Why Micro Servos Are a Thermal Management Nightmare
Before diving into solutions, it's crucial to understand the unique thermal challenges posed by micro servo motors.
The Power Density Paradox. The core challenge is power density. Engineers are constantly pushing to pack more electromagnetic power into a shrinking volume. This means higher current in smaller windings and more intense magnetic fields in a tinier air gap. The laws of physics are unforgiving: these losses (copper I²R losses and iron core losses) convert directly into heat. In a micro motor, there is simply less material (mass) to absorb this thermal energy and a drastically reduced surface area to dissipate it, leading to rapid temperature rise.
The Integrated Package. A modern micro servo isn't just a motor; it's an integrated system comprising the motor, a gearbox, a feedback device (like a potentiometer or encoder), and control electronics—all in one sealed unit. The heat from the motor and the gearbox (friction losses) directly impacts the sensitive electronics. Semiconductors, especially the MOSFETs in the H-bridge driver, are highly temperature-sensitive. Their performance degrades, and failure rates soar as temperature increases, creating a vicious cycle of thermal runaway.
Duty Cycle Demands. Many applications, from robotic joint actuators to drone gimbal controls, require rapid, repeated movements—high dynamic duty cycles. This constant acceleration and deceleration generate peak currents far above the continuous stall current, producing bursts of intense heat that the system must handle without allowing the internal temperature to creep up over successive cycles.
The Three Pillars of Thermal Management Implementation
Successful thermal management in manufacturing is built on three interconnected pillars: Design for Dissipation, Material Science, and Proactive Manufacturing & Testing.
Pillar One: Design for Dissipation from the Ground Up
Thermal management cannot be an afterthought. It must be baked into the initial design phase of the micro servo.
1.1 Electromagnetic Optimization for Lower Losses
The best heat is the heat you never generate. * Winding Strategy: Utilizing high-precision, automated winding machines to create optimized coil patterns. Techniques like utilizing thicker wire gauges where possible to reduce DC resistance (R) and employing star (wye) connections for lower winding current at a given power can directly cut copper losses. * Core Material Selection: Specifying high-grade, thin-lamination silicon steel or even advanced soft magnetic composites (SMCs) for the stator and rotor. These materials exhibit significantly lower hysteresis and eddy current losses (core losses), especially at the high electrical frequencies common in micro servo control.
1.2 Mechanical Architecture as a Heat Sink
The physical structure must be part of the thermal solution. * Maximizing Surface Area: Designing motor housings with integral cooling fins, even if microscopic, increases the convective surface area.
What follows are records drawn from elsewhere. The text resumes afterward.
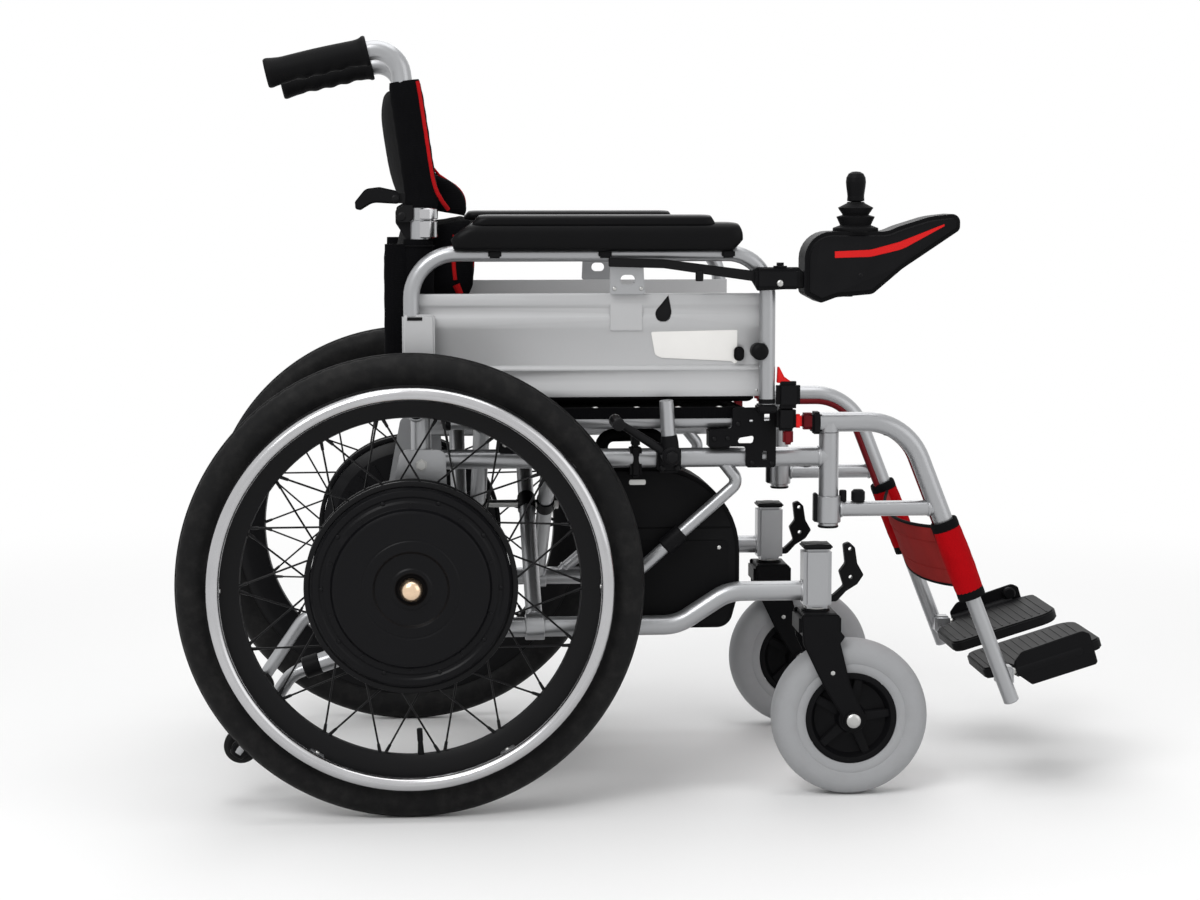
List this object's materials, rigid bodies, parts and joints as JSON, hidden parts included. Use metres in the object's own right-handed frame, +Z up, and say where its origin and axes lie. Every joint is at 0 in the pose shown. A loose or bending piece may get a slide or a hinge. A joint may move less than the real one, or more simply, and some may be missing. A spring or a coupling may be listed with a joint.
{
  "type": "folding power wheelchair",
  "caption": "Folding power wheelchair: tubular side frames on a scissor cross, hub motor rear wheels with handrims, swing-away footrests and a joystick on the armrest.",
  "frame": {"origin": "on the floor at the middle of the bounding box", "axes": "+X forward, the way the chair drives; +Y to its left; +Z up"},
  "size_m": [1.1808, 0.651, 0.9527],
  "materials": {
    "frame_silver": "silver metallic lacquer",
    "steel": "zinc plated",
    "brass": "satin",
    "panel_grey": "silver grey moulding",
    "black_plastic": "fine grain",
    "battery_case": "fine grain",
    "black_metal": "satin black coating",
    "rubber": "matt",
    "tyre_black": "treaded",
    "tyre_grey": "smooth",
    "arm_foam": "moulded foam skin",
    "black_fabric": "woven nylon",
    "red_webbing": "padded web",
    "red_sleeve": "padded sleeve"
  },
  "bodies": {
    "right_frame": {"side_frame_right": "frame_silver", "axle_plate_right": "frame_silver", "axle_nut_right": "brass", "seat_bracket_right": "black_plastic", "brake_base_right": "black_plastic", "back_lower": "black_fabric", "battery_box": "battery_case"},
    "cross_a": {"cross_a": "frame_silver", "cross_bolt": "steel"},
    "cross_b": {"cross_b": "frame_silver"},
    "left_frame": {"side_frame_left": "frame_silver", "axle_plate_left": "frame_silver", "axle_nut_left": "brass", "seat_bracket_left": "black_plastic", "brake_base_left": "black_plastic"},
    "seat": {"seat_sling": "black_fabric", "seat_cushion": "black_fabric"},
    "right_wheel": {"rear_tyre_right": "tyre_black", "rear_rim_right": "black_metal", "hub_motor_right": "black_metal", "handrim_right": "frame_silver"},
    "right_brake": {"brake_lever_right": "frame_silver"},
    "right_caster_fork": {"caster_fork_right": "black_plastic"},
    "right_caster_wheel": {"caster_tyre_right": "tyre_grey", "caster_hub_right": "black_plastic"},
    "right_hanger": {"hanger_right": "frame_silver", "leg_sleeve_right": "red_sleeve", "calf_strap": "red_webbing"},
    "right_footplate": {"footplate_right": "black_plastic"},
    "right_armrest": {"arm_frame_right": "frame_silver", "arm_pad_right": "arm_foam", "side_panel_right": "panel_grey", "joystick_bar": "black_metal", "joystick_housing": "black_plastic"},
    "right_upper_back": {"upper_cane_right": "frame_silver", "push_grip_right": "rubber", "back_upper": "black_fabric"},
    "right_back_latch": {"back_latch_right": "black_plastic"},
    "right_anti_tip": {"anti_tip_roller_right": "tyre_black"},
    "left_wheel": {"rear_tyre_left": "tyre_black", "rear_rim_left": "black_metal", "hub_motor_left": "black_metal", "handrim_left": "frame_silver"},
    "left_brake": {"brake_lever_left": "frame_silver"},
    "left_caster_fork": {"caster_fork_left": "black_plastic"},
    "left_caster_wheel": {"caster_tyre_left": "tyre_grey", "caster_hub_left": "black_plastic"},
    "left_hanger": {"hanger_left": "frame_silver", "leg_sleeve_left": "red_sleeve"},
    "left_footplate": {"footplate_left": "black_plastic"},
    "left_armrest": {"arm_frame_left": "frame_silver", "arm_pad_left": "arm_foam", "side_panel_left": "panel_grey"},
    "left_upper_back": {"upper_cane_left": "frame_silver", "push_grip_left": "rubber"},
    "left_back_latch": {"back_latch_left": "black_plastic"},
    "left_anti_tip": {"anti_tip_roller_left": "tyre_black"},
    "joystick_gimbal": {"joystick_boot": "rubber"},
    "joystick_stick": {"joystick_stick": "black_plastic"}
  },
  "joints": [
    {"name": "fold", "type": "hinge", "parent": "right_frame", "child": "cross_a", "pos_m": [-0.3044, -0.205, 0.22], "axis": [1, 0, 0], "range_deg": [0, 42], "deforming": ["seat_sling", "seat_cushion", "back_lower", "back_upper", "calf_strap"]},
    {"name": "cross_spread", "type": "hinge", "parent": "cross_a", "child": "cross_b", "pos_m": [-0.3044, 0, 0.3505], "axis": [1, 0, 0], "range_deg": [-84, 0]},
    {"name": "left_frame_follow", "type": "hinge", "parent": "cross_b", "child": "left_frame", "pos_m": [-0.3044, 0.205, 0.22], "axis": [1, 0, 0], "range_deg": [0, 42]},
    {"name": "seat_follow", "type": "hinge", "parent": "cross_a", "child": "seat", "pos_m": [-0.3044, 0.205, 0.481], "axis": [1, 0, 0], "range_deg": [-42, 0]},
    {"name": "right_wheel_spin", "type": "hinge", "parent": "right_frame", "child": "right_wheel", "pos_m": [-0.3044, -0.285, 0.286], "axis": [0, 1, 0], "continuous": true},
    {"name": "right_caster_swivel", "type": "hinge", "parent": "right_frame", "child": "right_caster_fork", "pos_m": [0.2076, -0.205, 0.24], "axis": [0, 0, 1], "continuous": true},
    {"name": "right_caster_spin", "type": "hinge", "parent": "right_caster_fork", "child": "right_caster_wheel", "pos_m": [0.2516, -0.205, 0.1], "axis": [0, 1, 0], "continuous": true},
    {"name": "right_anti_tip_spin", "type": "hinge", "parent": "right_frame", "child": "right_anti_tip", "pos_m": [-0.5194, -0.185, 0.07], "axis": [0, 1, 0], "continuous": true},
    {"name": "right_hanger_swing", "type": "hinge", "parent": "right_frame", "child": "right_hanger", "pos_m": [0.2226, -0.205, 0.366], "axis": [0, 0, 1], "range_deg": [-100, 0]},
    {"name": "right_footplate_flip", "type": "hinge", "parent": "right_hanger", "child": "right_footplate", "pos_m": [0.4716, -0.184, 0.15], "axis": [0.9563, 0, 0.2924], "range_deg": [0, 84]},
    {"name": "right_armrest_flip", "type": "hinge", "parent": "right_frame", "child": "right_armrest", "pos_m": [-0.2964, -0.24, 0.497], "axis": [0, -1, 0], "range_deg": [0, 100]},
    {"name": "right_back_fold", "type": "hinge", "parent": "right_frame", "child": "right_upper_back", "pos_m": [-0.3124, -0.205, 0.735], "axis": [0, -1, 0], "range_deg": [0, 95]},
    {"name": "right_back_latch_press", "type": "hinge", "parent": "right_upper_back", "child": "right_back_latch", "pos_m": [-0.3204, -0.205, 0.757], "axis": [0, 1, 0], "range_deg": [0, 25], "stiffness_Nm_per_rad": 0.3},
    {"name": "right_brake_lever", "type": "hinge", "parent": "right_frame", "child": "right_brake", "pos_m": [0.0176, -0.249, 0.44], "axis": [0, -1, 0], "range_deg": [0, 22]},
    {"name": "left_wheel_spin", "type": "hinge", "parent": "left_frame", "child": "left_wheel", "pos_m": [-0.3044, 0.285, 0.286], "axis": [0, 1, 0], "continuous": true},
    {"name": "left_caster_swivel", "type": "hinge", "parent": "left_frame", "child": "left_caster_fork", "pos_m": [0.2076, 0.205, 0.24], "axis": [0, 0, 1], "continuous": true},
    {"name": "left_caster_spin", "type": "hinge", "parent": "left_caster_fork", "child": "left_caster_wheel", "pos_m": [0.2516, 0.205, 0.1], "axis": [0, 1, 0], "continuous": true},
    {"name": "left_anti_tip_spin", "type": "hinge", "parent": "left_frame", "child": "left_anti_tip", "pos_m": [-0.5194, 0.185, 0.07], "axis": [0, 1, 0], "continuous": true},
    {"name": "left_hanger_swing", "type": "hinge", "parent": "left_frame", "child": "left_hanger", "pos_m": [0.2226, 0.205, 0.366], "axis": [0, 0, 1], "range_deg": [0, 100]},
    {"name": "left_footplate_flip", "type": "hinge", "parent": "left_hanger", "child": "left_footplate", "pos_m": [0.4716, 0.184, 0.15], "axis": [0.9563, 0, 0.2924], "range_deg": [-84, 0]},
    {"name": "left_armrest_flip", "type": "hinge", "parent": "left_frame", "child": "left_armrest", "pos_m": [-0.2964, 0.24, 0.497], "axis": [0, -1, 0], "range_deg": [0, 100]},
    {"name": "left_back_fold", "type": "hinge", "parent": "left_frame", "child": "left_upper_back", "pos_m": [-0.3124, 0.205, 0.735], "axis": [0, -1, 0], "range_deg": [0, 95]},
    {"name": "left_back_latch_press", "type": "hinge", "parent": "left_upper_back", "child": "left_back_latch", "pos_m": [-0.3204, 0.205, 0.757], "axis": [0, 1, 0], "range_deg": [0, 25], "stiffness_Nm_per_rad": 0.3},
    {"name": "left_brake_lever", "type": "hinge", "parent": "left_frame", "child": "left_brake", "pos_m": [0.0176, 0.249, 0.44], "axis": [0, -1, 0], "range_deg": [0, 22]},
    {"name": "joystick_fore_aft", "type": "hinge", "parent": "right_armrest", "child": "joystick_gimbal", "pos_m": [0.2466, -0.243, 0.715], "axis": [0, 1, 0], "range_deg": [-18, 18], "stiffness_Nm_per_rad": 0.2, "deforming": ["joystick_boot"]},
    {"name": "joystick_side", "type": "hinge", "parent": "joystick_gimbal", "child": "joystick_stick", "pos_m": [0.2466, -0.243, 0.715], "axis": [1, 0, 0], "range_deg": [-18, 18], "stiffness_Nm_per_rad": 0.2}
  ],
  "couplings": [
    {"joint": "cross_spread", "follows": "fold", "ratio": -2},
    {"joint": "left_frame_follow", "follows": "fold", "ratio": 1},
    {"joint": "seat_follow", "follows": "fold", "ratio": -1},
    {"joint": "right_footplate_flip", "follows": "fold", "ratio": 2},
    {"joint": "left_footplate_flip", "follows": "fold", "ratio": -2},
    {"joint": "left_back_fold", "follows": "right_back_fold", "ratio": 1}
  ]
}
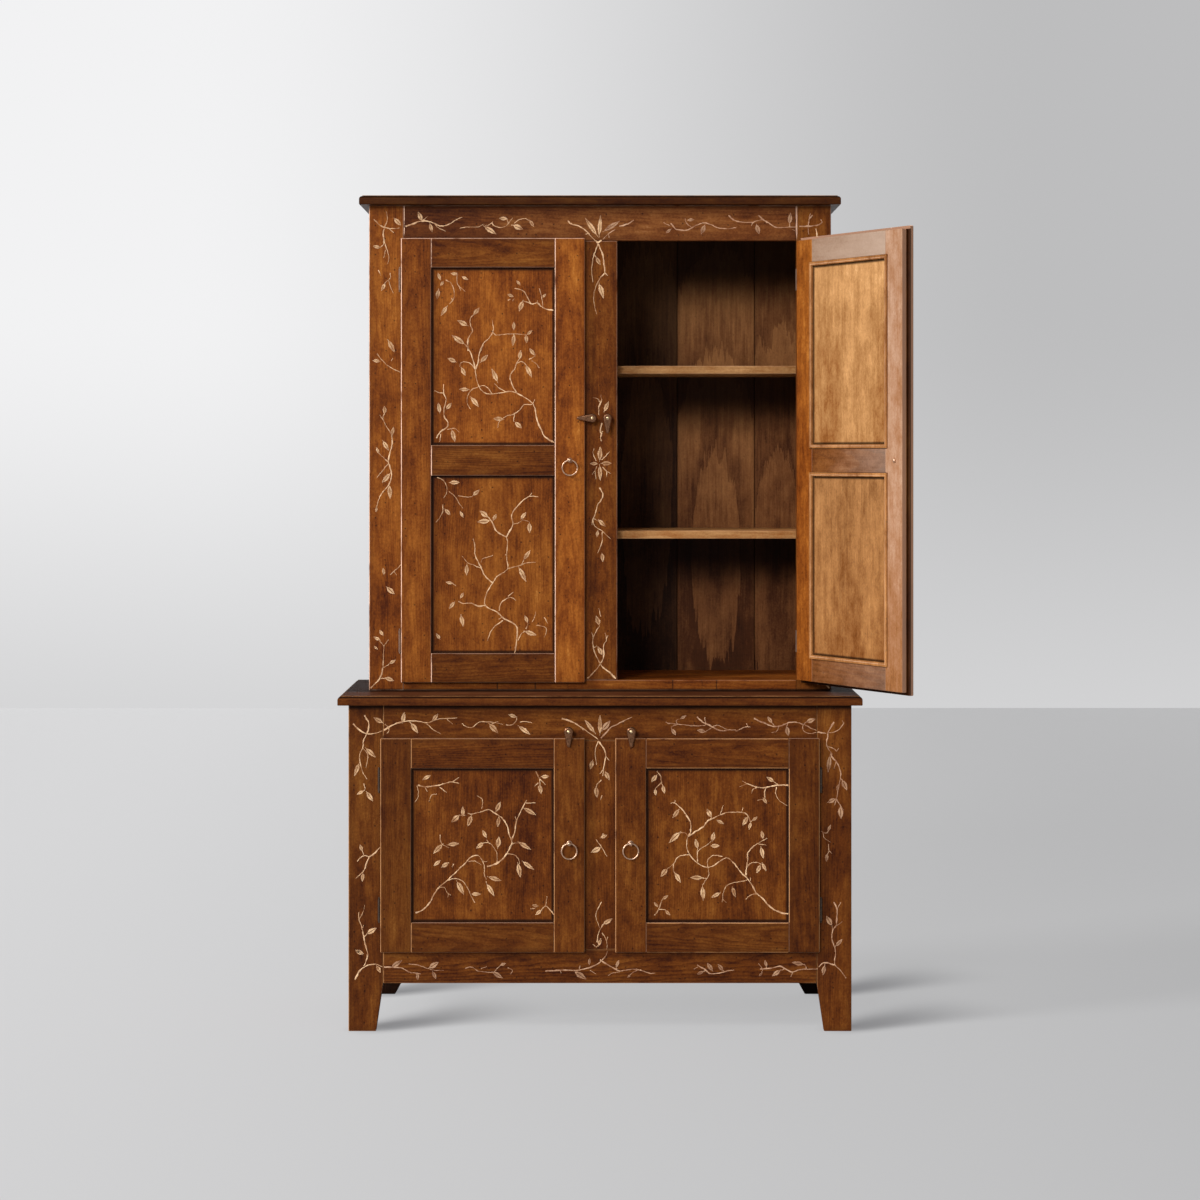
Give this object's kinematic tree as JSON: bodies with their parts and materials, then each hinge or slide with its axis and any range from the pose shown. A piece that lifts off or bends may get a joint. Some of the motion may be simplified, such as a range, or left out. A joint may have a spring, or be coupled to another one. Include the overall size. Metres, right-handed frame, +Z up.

For forced-air applications, aligning these fins with the expected airflow path is critical. * Thermal Bridging: Intentionally designing low-thermal-resistance paths from hot spots to the housing. This means ensuring tight mechanical contact between the stator stack and the motor casing, often using thermally conductive adhesives or interference fits. The mounting flanges of the servo itself should be designed to act as a thermal conduit to the host device's chassis. * Internal Airflow Management: Even in small, often sealed units, clever design can allow for convective airflow. Creating internal channels or using the gear assembly to stir air can prevent hot air from stagnating around the windings.
Pillar Two: The Strategic Application of Advanced Materials
Materials are the frontline soldiers in the battle against heat.
2.1 Thermally Conductive Encapsulants and Potting
This is a game-changer for micro servos. Instead of air (a poor thermal conductor) filling the voids inside the unit, a specially formulated epoxy or silicone potting compound is used. * Benefits: This material encapsulates the windings and electronics, creating a direct thermal path from heat sources to the outer shell. It also provides superb protection against moisture, vibration, and contaminants. * Manufacturing Consideration: The potting process must be meticulously controlled—vacuum degassing to remove air bubbles, precise metering, and careful cure cycles—to ensure no voids are formed and that thermal conductivity is uniform.
2.2 High-Performance Insulation and Magnets
- Magnet Thermal Stability: Neodymium (NdFeB) magnets lose their magnetic strength irreversibly if heated beyond their maximum operating temperature (often 80-150°C). Using magnets with higher temperature grades (e.g., N52SH vs. N52) is essential for hot-running applications, even at a cost premium.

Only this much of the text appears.